_Entries_.
========

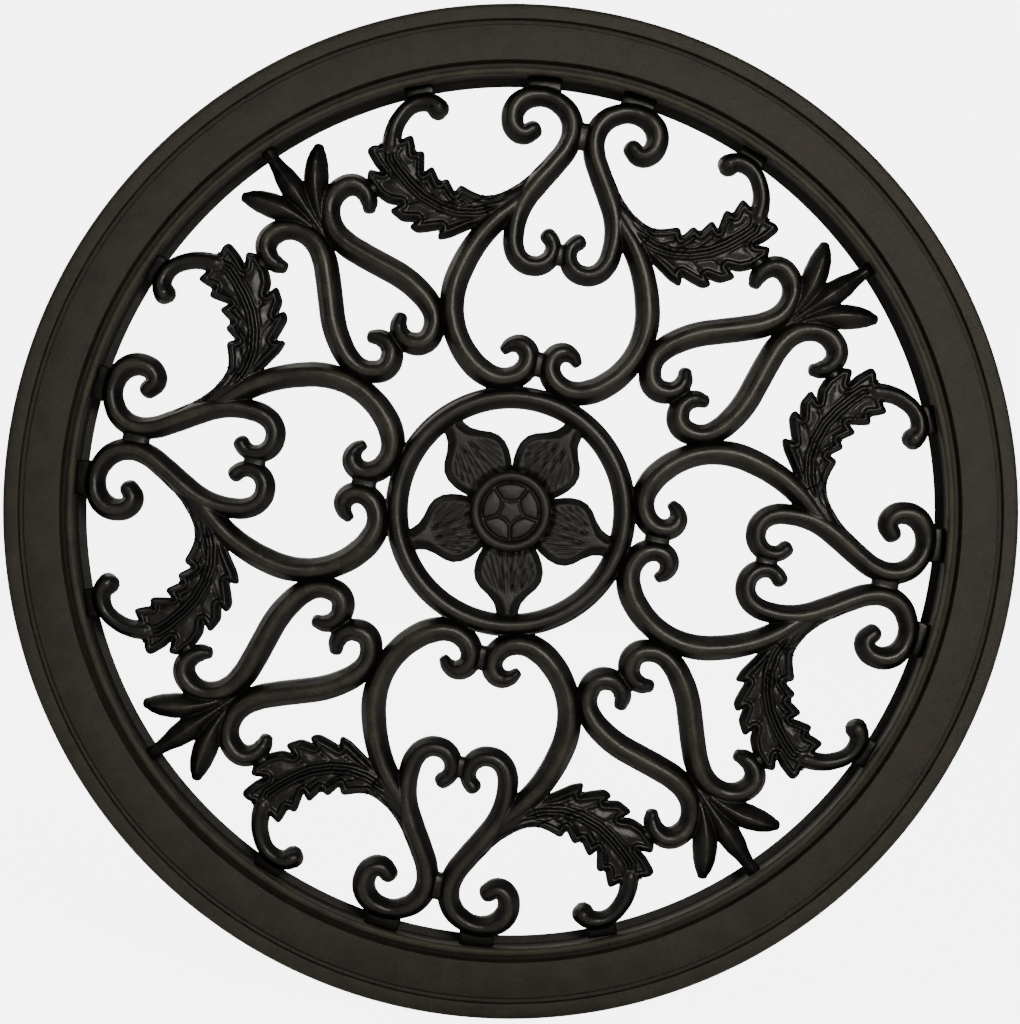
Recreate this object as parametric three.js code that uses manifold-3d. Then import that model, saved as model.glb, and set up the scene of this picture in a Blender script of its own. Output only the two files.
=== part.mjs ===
// Round openwork scroll panel: a moulded face ring with a sleeve behind it, four heart
// motifs and four teardrop motifs of curled bars with leaves and sprigs, and a
// five-petal flower in a small ring at the middle.
// Millimetres. +Z up, the face looks along -Y, the axis of the rings is Y.
import * as THREE from 'three';
import { mergeVertices } from 'three/addons/utils/BufferGeometryUtils.js';
import Module from 'manifold-3d';

const wasm = await Module();
wasm.setup();

// Driving dimensions

const OPENING_R = 239;       // radius of the hole that the scrollwork fills
const FLANGE_W = 39.5;       // face ring, from the opening out to the rim
const FLANGE_T = 6.5;        // face ring at its flat field
const SLEEVE_T = 4;          // wall of the sleeve behind the opening
const SLEEVE_L = 19;         // sleeve, from the seat to its rear end
const REBATE = 1;            // step in the ring's back that takes the sleeve's front end
const BEAD_W = 4.8;          // raised bead round the opening
const BEAD_H = 11;           // bead crown above the seat
const GROOVE_W = 2.6;        // sunk lines on either side of the field
const GROOVE_D = 2;          // how far they are sunk
const LIP_W = 8.1;           // plain strip along the rim
const LIP_H = 7;             // strip above the seat
const RIM_ROUND = 2;         // softened outer edge

const BAR_W = 11.6;          // scroll bar at its widest
const BAR_D = 9;             // scroll bar from its flat back to its crown
const BAR_BACK = 1;          // flat backs of the scrollwork behind the seat plane
const WELD_D = 5.5;          // short webs where bars meet
const LEAF_D = 6.5;          // leaf plate
const LEAF_EDGE = 1.2;       // its chamfered edge
const HUB_R = 62.8;          // middle of the small ring's bar
const HUB_BAR_W = 11.6;      // bar of the small ring
const BOSS_R = 22.5;         // round boss of the flower
const BOSS_D = 8;            // boss at its rim
const BOSS_DISH_R = 16.4;    // sunk middle of the boss
const BOSS_DISH = 2.5;       // how far it is sunk
const PETAL_D = 6;           // petal plate
const PETAL_EDGE = 2;        // its chamfered edge
const FIT = 0.3;             // air between neighbouring castings

const MOTIFS = 4;
const PETALS = 5;
const SCROLL_LEAN = -11;     // degrees the first heart leans from upright
const PETAL_LEAN = -178;     // degrees the first petal leans from upright

// The scrollwork is drawn between a small ring with an outside radius of 68.6 mm and an
// opening of 239 mm, the petals between a 22.5 mm boss and the inside of that ring.
// Both follow along their radius when those sizes change.
// u is across a heart motif, v is out along it.
// The third value is the bar's width there, as a share of BAR_W.
const DRAWN_HUB_OUTSIDE = 68.6;
const DRAWN_OPENING = 239;
const DRAWN_BOSS = 22.5;
const DRAWN_HUB_INSIDE = 57;
const HUB_OUTSIDE = HUB_R + HUB_BAR_W / 2;
const HUB_INSIDE = HUB_R - HUB_BAR_W / 2;

// A drawn place moved in or out so that what lay between two radii fills two others.
function refit([u, v], drawnInner, drawnOuter, inner, outer) {
  const r = Math.hypot(u, v);
  const along = (r - drawnInner) / (drawnOuter - drawnInner);
  const k = (inner + along * (outer - inner)) / r;
  return [u * k, v * k];
}

const scrollPlace = (p) => refit(p, DRAWN_HUB_OUTSIDE, DRAWN_OPENING, HUB_OUTSIDE, OPENING_R);
const petalPlace = (p) => refit(p, DRAWN_BOSS, DRAWN_HUB_INSIDE, BOSS_R, HUB_INSIDE);

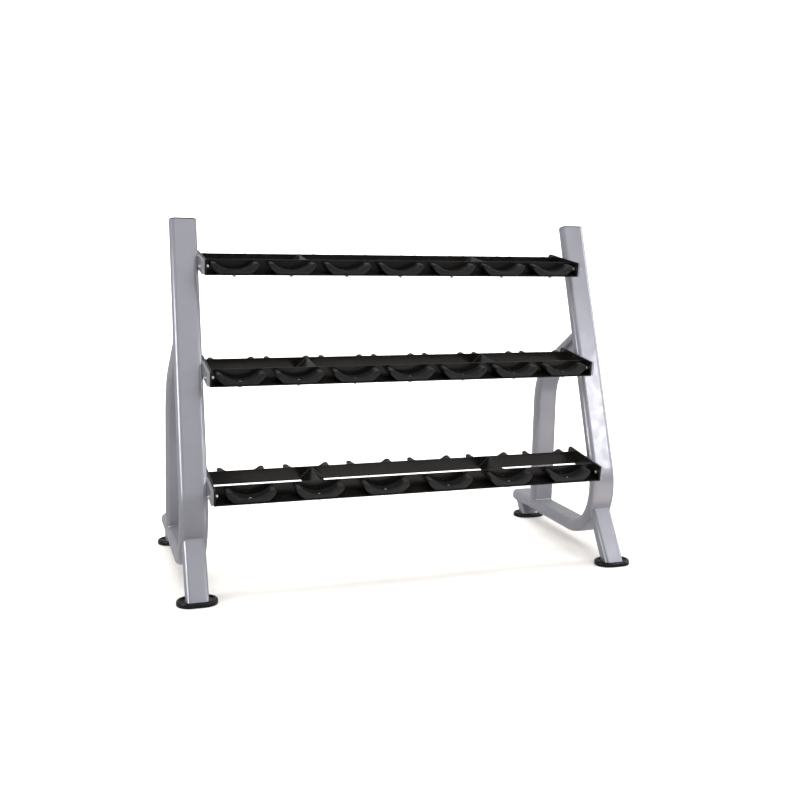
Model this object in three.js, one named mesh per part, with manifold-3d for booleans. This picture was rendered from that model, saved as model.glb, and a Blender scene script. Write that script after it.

========

_Written exercise_. Reproduce every line above without error.

_Output for this task_.
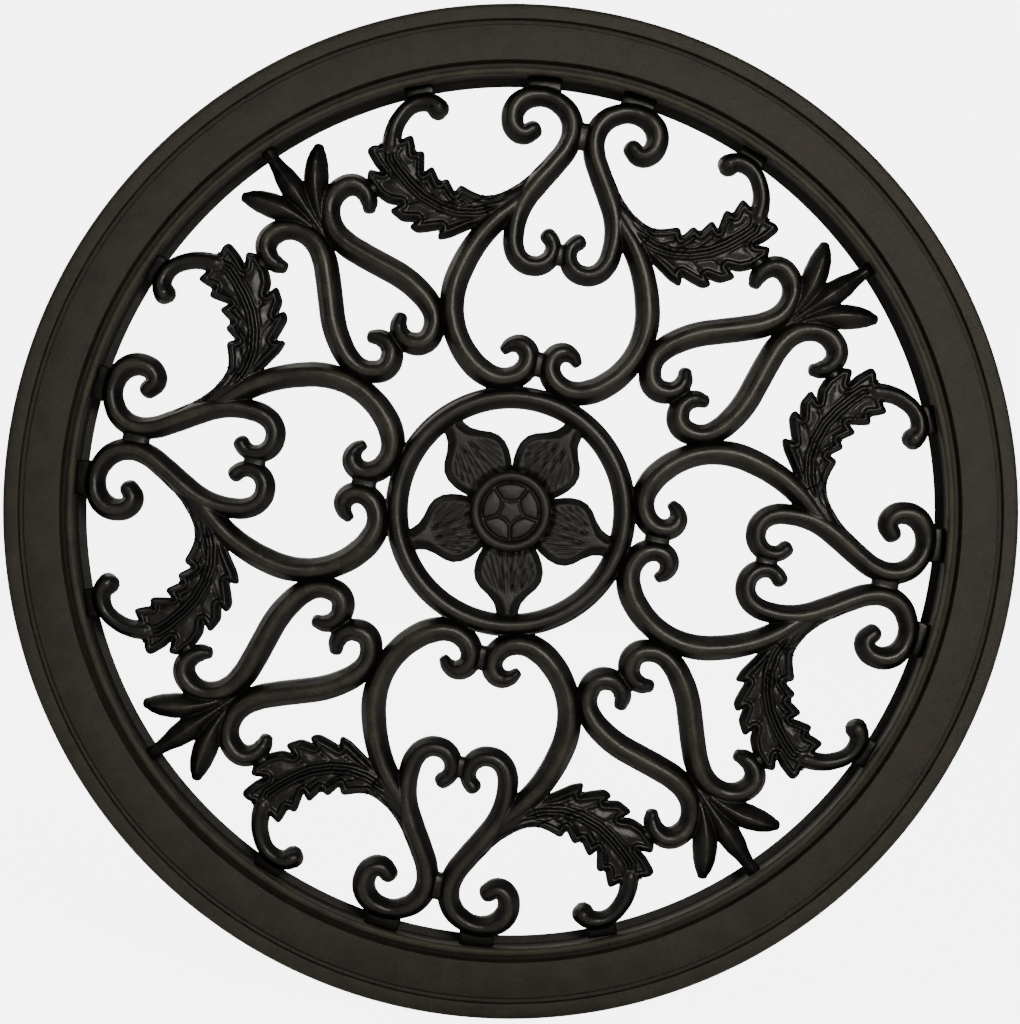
Recreate this object as parametric three.js code that uses manifold-3d. Then import that model, saved as model.glb, and set up the scene of this picture in a Blender script of its own. Output only the two files.
=== part.mjs ===
// Round openwork scroll panel: a moulded face ring with a sleeve behind it, four heart
// motifs and four teardrop motifs of curled bars with leaves and sprigs, and a
// five-petal flower in a small ring at the middle.
// Millimetres. +Z up, the face looks along -Y, the axis of the rings is Y.
import * as THREE from 'three';
import { mergeVertices } from 'three/addons/utils/BufferGeometryUtils.js';
import Module from 'manifold-3d';

const wasm = await Module();
wasm.setup();

// Driving dimensions

const OPENING_R = 239;       // radius of the hole that the scrollwork fills
const FLANGE_W = 39.5;       // face ring, from the opening out to the rim
const FLANGE_T = 6.5;        // face ring at its flat field
const SLEEVE_T = 4;          // wall of the sleeve behind the opening
const SLEEVE_L = 19;         // sleeve, from the seat to its rear end
const REBATE = 1;            // step in the ring's back that takes the sleeve's front end
const BEAD_W = 4.8;          // raised bead round the opening
const BEAD_H = 11;           // bead crown above the seat
const GROOVE_W = 2.6;        // sunk lines on either side of the field
const GROOVE_D = 2;          // how far they are sunk
const LIP_W = 8.1;           // plain strip along the rim
const LIP_H = 7;             // strip above the seat
const RIM_ROUND = 2;         // softened outer edge

const BAR_W = 11.6;          // scroll bar at its widest
const BAR_D = 9;             // scroll bar from its flat back to its crown
const BAR_BACK = 1;          // flat backs of the scrollwork behind the seat plane
const WELD_D = 5.5;          // short webs where bars meet
const LEAF_D = 6.5;          // leaf plate
const LEAF_EDGE = 1.2;       // its chamfered edge
const HUB_R = 62.8;          // middle of the small ring's bar
const HUB_BAR_W = 11.6;      // bar of the small ring
const BOSS_R = 22.5;         // round boss of the flower
const BOSS_D = 8;            // boss at its rim
const BOSS_DISH_R = 16.4;    // sunk middle of the boss
const BOSS_DISH = 2.5;       // how far it is sunk
const PETAL_D = 6;           // petal plate
const PETAL_EDGE = 2;        // its chamfered edge
const FIT = 0.3;             // air between neighbouring castings

const MOTIFS = 4;
const PETALS = 5;
const SCROLL_LEAN = -11;     // degrees the first heart leans from upright
const PETAL_LEAN = -178;     // degrees the first petal leans from upright

// The scrollwork is drawn between a small ring with an outside radius of 68.6 mm and an
// opening of 239 mm, the petals between a 22.5 mm boss and the inside of that ring.
// Both follow along their radius when those sizes change.
// u is across a heart motif, v is out along it.
// The third value is the bar's width there, as a share of BAR_W.
const DRAWN_HUB_OUTSIDE = 68.6;
const DRAWN_OPENING = 239;
const DRAWN_BOSS = 22.5;
const DRAWN_HUB_INSIDE = 57;
const HUB_OUTSIDE = HUB_R + HUB_BAR_W / 2;
const HUB_INSIDE = HUB_R - HUB_BAR_W / 2;

// A drawn place moved in or out so that what lay between two radii fills two others.
function refit([u, v], drawnInner, drawnOuter, inner, outer) {
  const r = Math.hypot(u, v);
  const along = (r - drawnInner) / (drawnOuter - drawnInner);
  const k = (inner + along * (outer - inner)) / r;
  return [u * k, v * k];
}

const scrollPlace = (p) => refit(p, DRAWN_HUB_OUTSIDE, DRAWN_OPENING, HUB_OUTSIDE, OPENING_R);
const petalPlace = (p) => refit(p, DRAWN_BOSS, DRAWN_HUB_INSIDE, BOSS_R, HUB_INSIDE);

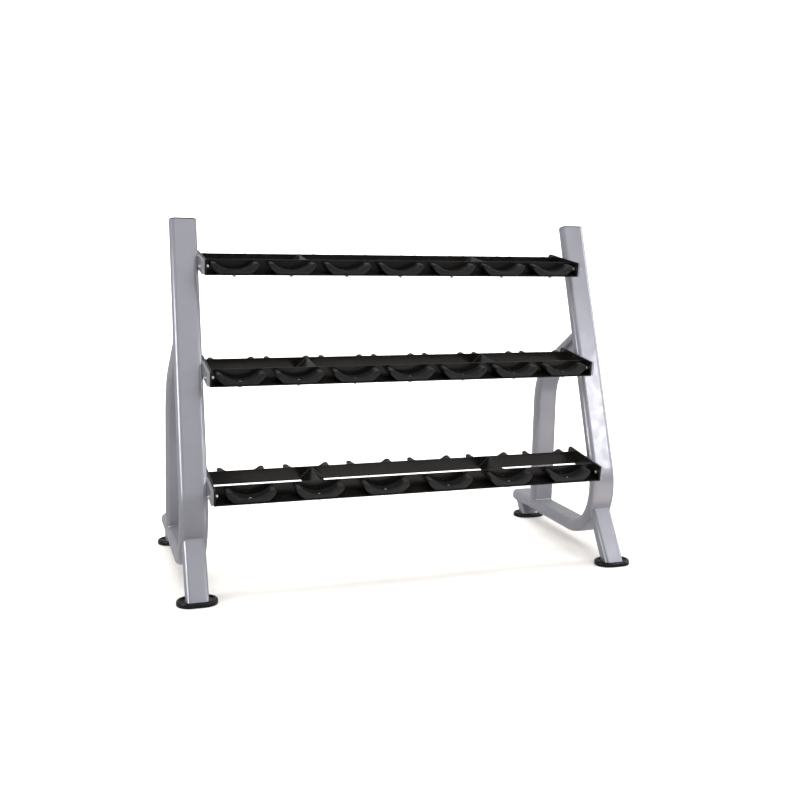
Model this object in three.js, one named mesh per part, with manifold-3d for booleans. This picture was rendered from that model, saved as model.glb, and a Blender scene script. Write that script after it.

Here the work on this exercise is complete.